CAD and scene scripts
____________________
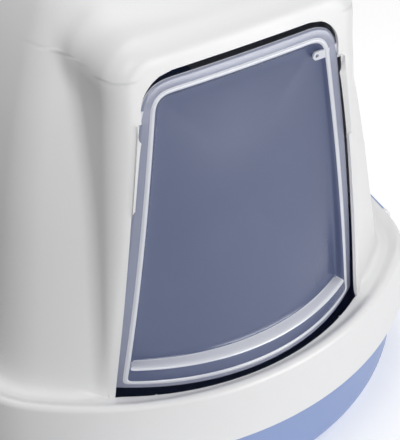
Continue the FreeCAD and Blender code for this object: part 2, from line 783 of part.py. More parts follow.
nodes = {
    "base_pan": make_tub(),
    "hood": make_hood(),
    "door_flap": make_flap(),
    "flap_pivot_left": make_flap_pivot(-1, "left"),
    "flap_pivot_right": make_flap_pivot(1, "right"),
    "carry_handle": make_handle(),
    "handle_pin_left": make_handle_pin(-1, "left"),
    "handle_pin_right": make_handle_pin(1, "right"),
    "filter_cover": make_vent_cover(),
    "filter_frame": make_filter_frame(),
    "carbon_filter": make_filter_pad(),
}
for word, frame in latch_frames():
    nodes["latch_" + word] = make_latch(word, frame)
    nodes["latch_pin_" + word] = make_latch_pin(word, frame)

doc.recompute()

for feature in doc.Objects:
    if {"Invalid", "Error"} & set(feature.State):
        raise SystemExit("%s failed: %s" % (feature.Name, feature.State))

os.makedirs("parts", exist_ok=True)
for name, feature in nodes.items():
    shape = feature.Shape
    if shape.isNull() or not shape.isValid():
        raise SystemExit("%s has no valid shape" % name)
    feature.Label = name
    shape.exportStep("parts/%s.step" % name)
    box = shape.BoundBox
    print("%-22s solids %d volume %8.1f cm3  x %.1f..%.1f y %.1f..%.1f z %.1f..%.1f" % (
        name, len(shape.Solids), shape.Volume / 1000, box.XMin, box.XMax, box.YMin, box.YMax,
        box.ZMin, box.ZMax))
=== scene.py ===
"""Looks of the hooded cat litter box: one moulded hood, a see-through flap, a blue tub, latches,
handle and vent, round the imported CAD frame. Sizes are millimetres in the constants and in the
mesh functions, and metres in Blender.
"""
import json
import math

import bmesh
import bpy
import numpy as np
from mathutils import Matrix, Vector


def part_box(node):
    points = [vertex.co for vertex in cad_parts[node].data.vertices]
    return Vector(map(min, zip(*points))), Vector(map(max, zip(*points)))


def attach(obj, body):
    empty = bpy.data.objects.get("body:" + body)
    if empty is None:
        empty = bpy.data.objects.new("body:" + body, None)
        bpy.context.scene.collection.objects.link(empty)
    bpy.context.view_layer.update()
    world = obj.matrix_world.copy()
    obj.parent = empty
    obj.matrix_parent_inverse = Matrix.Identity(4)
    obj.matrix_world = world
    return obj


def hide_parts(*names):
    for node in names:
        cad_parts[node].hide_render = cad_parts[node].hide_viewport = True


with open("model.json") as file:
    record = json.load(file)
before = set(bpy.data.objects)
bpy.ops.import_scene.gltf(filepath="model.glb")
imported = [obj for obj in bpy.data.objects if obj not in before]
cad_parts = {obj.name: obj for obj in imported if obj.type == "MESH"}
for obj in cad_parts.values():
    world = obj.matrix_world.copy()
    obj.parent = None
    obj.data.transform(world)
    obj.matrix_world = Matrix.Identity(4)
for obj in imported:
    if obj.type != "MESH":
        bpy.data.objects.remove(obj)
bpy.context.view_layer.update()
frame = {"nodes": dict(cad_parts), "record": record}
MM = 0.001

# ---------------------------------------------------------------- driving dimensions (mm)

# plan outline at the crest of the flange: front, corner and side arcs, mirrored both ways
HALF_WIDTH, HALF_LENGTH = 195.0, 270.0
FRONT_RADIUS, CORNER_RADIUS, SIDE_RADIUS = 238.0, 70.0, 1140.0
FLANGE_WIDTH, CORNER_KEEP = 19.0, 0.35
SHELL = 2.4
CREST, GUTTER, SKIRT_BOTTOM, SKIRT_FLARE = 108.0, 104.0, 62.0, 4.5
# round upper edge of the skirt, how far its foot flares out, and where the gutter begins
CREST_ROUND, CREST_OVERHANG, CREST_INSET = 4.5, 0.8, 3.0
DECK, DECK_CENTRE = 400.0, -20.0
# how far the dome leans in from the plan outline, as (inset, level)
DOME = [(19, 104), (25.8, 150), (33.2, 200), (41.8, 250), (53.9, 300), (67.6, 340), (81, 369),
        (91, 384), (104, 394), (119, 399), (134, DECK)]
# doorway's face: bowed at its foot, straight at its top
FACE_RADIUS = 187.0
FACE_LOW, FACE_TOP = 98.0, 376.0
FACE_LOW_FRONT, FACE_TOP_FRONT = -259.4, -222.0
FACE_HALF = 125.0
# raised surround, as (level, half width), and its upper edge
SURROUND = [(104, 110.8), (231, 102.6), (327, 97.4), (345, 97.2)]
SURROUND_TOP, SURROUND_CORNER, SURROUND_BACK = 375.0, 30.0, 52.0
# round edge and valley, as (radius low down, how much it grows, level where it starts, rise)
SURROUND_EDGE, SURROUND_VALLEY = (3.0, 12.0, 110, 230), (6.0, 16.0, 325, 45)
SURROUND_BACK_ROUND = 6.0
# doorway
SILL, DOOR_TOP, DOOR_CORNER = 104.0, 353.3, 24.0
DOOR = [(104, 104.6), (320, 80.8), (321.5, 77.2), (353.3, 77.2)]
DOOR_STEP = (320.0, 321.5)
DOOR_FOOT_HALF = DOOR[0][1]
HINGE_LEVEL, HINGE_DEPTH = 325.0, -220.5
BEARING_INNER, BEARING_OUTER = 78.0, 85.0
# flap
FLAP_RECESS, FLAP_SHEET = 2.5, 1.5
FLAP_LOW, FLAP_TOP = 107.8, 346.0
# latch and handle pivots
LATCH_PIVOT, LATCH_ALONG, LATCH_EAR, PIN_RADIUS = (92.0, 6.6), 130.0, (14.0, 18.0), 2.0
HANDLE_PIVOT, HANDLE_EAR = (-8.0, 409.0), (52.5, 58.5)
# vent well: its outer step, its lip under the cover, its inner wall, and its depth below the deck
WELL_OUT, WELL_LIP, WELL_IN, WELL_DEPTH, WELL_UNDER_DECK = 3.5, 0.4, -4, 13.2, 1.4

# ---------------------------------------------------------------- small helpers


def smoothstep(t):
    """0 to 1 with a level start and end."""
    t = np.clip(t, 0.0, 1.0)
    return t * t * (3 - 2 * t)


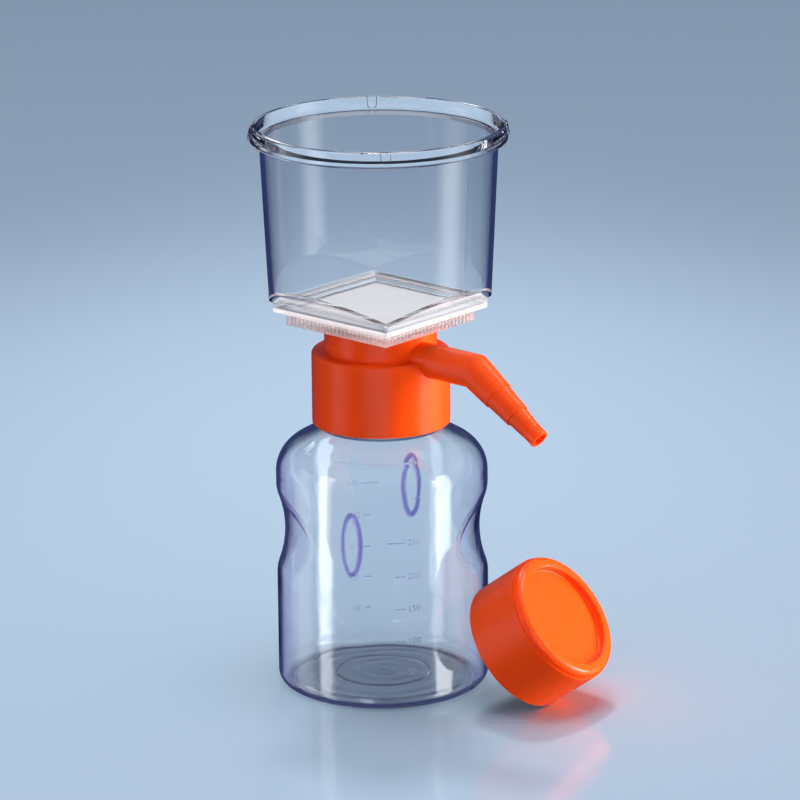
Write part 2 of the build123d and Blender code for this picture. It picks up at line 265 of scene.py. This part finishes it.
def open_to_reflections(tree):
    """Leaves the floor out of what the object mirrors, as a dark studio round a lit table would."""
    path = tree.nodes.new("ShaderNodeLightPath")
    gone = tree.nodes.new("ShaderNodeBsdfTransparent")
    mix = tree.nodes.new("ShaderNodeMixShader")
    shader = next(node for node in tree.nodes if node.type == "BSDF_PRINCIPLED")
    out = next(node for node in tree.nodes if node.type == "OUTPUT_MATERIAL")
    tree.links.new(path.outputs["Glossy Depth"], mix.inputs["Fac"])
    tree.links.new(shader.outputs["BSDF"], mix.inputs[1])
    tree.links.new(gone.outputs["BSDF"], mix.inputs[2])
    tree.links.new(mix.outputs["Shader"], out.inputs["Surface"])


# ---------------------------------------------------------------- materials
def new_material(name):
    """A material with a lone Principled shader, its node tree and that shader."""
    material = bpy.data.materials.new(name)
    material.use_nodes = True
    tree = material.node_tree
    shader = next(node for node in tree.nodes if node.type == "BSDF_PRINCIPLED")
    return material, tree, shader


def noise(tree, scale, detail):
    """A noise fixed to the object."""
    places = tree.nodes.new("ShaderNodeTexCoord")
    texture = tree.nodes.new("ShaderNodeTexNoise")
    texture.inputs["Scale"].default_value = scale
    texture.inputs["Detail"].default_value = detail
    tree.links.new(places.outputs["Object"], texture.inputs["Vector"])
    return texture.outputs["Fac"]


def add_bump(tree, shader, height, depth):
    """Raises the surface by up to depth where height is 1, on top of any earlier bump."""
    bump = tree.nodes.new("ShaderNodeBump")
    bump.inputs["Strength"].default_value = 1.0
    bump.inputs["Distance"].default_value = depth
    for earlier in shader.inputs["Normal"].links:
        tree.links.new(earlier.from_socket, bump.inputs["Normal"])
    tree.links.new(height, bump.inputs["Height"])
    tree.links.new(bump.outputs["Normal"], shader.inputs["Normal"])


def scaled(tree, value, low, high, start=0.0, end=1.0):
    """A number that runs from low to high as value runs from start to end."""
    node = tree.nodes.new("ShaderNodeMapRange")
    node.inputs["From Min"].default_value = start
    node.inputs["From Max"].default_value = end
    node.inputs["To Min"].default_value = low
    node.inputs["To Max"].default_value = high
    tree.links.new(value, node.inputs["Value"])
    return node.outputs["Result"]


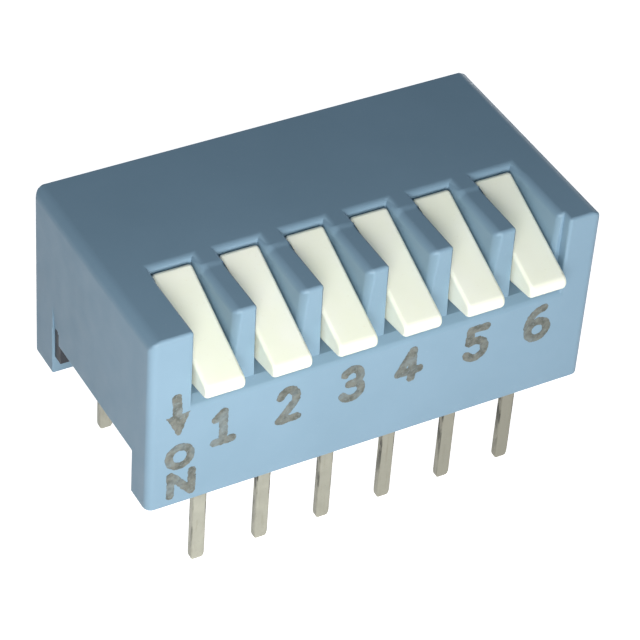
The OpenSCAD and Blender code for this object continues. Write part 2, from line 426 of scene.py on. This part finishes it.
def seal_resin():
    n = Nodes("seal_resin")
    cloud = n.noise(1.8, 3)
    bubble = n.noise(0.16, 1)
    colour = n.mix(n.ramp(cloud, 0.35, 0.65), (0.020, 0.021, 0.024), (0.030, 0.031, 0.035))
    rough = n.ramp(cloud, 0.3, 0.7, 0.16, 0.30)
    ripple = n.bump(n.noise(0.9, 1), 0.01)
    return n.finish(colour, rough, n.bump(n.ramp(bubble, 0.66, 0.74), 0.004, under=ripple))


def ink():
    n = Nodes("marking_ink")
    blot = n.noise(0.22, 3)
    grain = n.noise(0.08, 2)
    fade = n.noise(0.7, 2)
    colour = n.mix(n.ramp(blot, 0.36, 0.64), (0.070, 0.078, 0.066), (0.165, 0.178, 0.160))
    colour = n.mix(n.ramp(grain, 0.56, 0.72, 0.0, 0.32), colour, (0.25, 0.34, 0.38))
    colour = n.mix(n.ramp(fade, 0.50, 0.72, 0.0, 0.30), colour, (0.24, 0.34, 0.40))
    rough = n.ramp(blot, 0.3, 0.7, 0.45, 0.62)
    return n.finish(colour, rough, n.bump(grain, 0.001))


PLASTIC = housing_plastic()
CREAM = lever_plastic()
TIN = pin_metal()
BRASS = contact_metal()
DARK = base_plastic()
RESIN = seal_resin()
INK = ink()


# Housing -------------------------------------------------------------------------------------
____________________
To do ->
Above are the records; from them, give again exactly the lines from the one containing "for feature in" through the one containing "before = set(bpy.data.objects)", both included.

Response ->
for feature in doc.Objects:
    if {"Invalid", "Error"} & set(feature.State):
        raise SystemExit("%s failed: %s" % (feature.Name, feature.State))

os.makedirs("parts", exist_ok=True)
for name, feature in nodes.items():
    shape = feature.Shape
    if shape.isNull() or not shape.isValid():
        raise SystemExit("%s has no valid shape" % name)
    feature.Label = name
    shape.exportStep("parts/%s.step" % name)
    box = shape.BoundBox
    print("%-22s solids %d volume %8.1f cm3  x %.1f..%.1f y %.1f..%.1f z %.1f..%.1f" % (
        name, len(shape.Solids), shape.Volume / 1000, box.XMin, box.XMax, box.YMin, box.YMax,
        box.ZMin, box.ZMax))
=== scene.py ===
"""Looks of the hooded cat litter box: one moulded hood, a see-through flap, a blue tub, latches,
handle and vent, round the imported CAD frame. Sizes are millimetres in the constants and in the
mesh functions, and metres in Blender.
"""
import json
import math

import bmesh
import bpy
import numpy as np
from mathutils import Matrix, Vector


def part_box(node):
    points = [vertex.co for vertex in cad_parts[node].data.vertices]
    return Vector(map(min, zip(*points))), Vector(map(max, zip(*points)))


def attach(obj, body):
    empty = bpy.data.objects.get("body:" + body)
    if empty is None:
        empty = bpy.data.objects.new("body:" + body, None)
        bpy.context.scene.collection.objects.link(empty)
    bpy.context.view_layer.update()
    world = obj.matrix_world.copy()
    obj.parent = empty
    obj.matrix_parent_inverse = Matrix.Identity(4)
    obj.matrix_world = world
    return obj


def hide_parts(*names):
    for node in names:
        cad_parts[node].hide_render = cad_parts[node].hide_viewport = True


with open("model.json") as file:
    record = json.load(file)
before = set(bpy.data.objects)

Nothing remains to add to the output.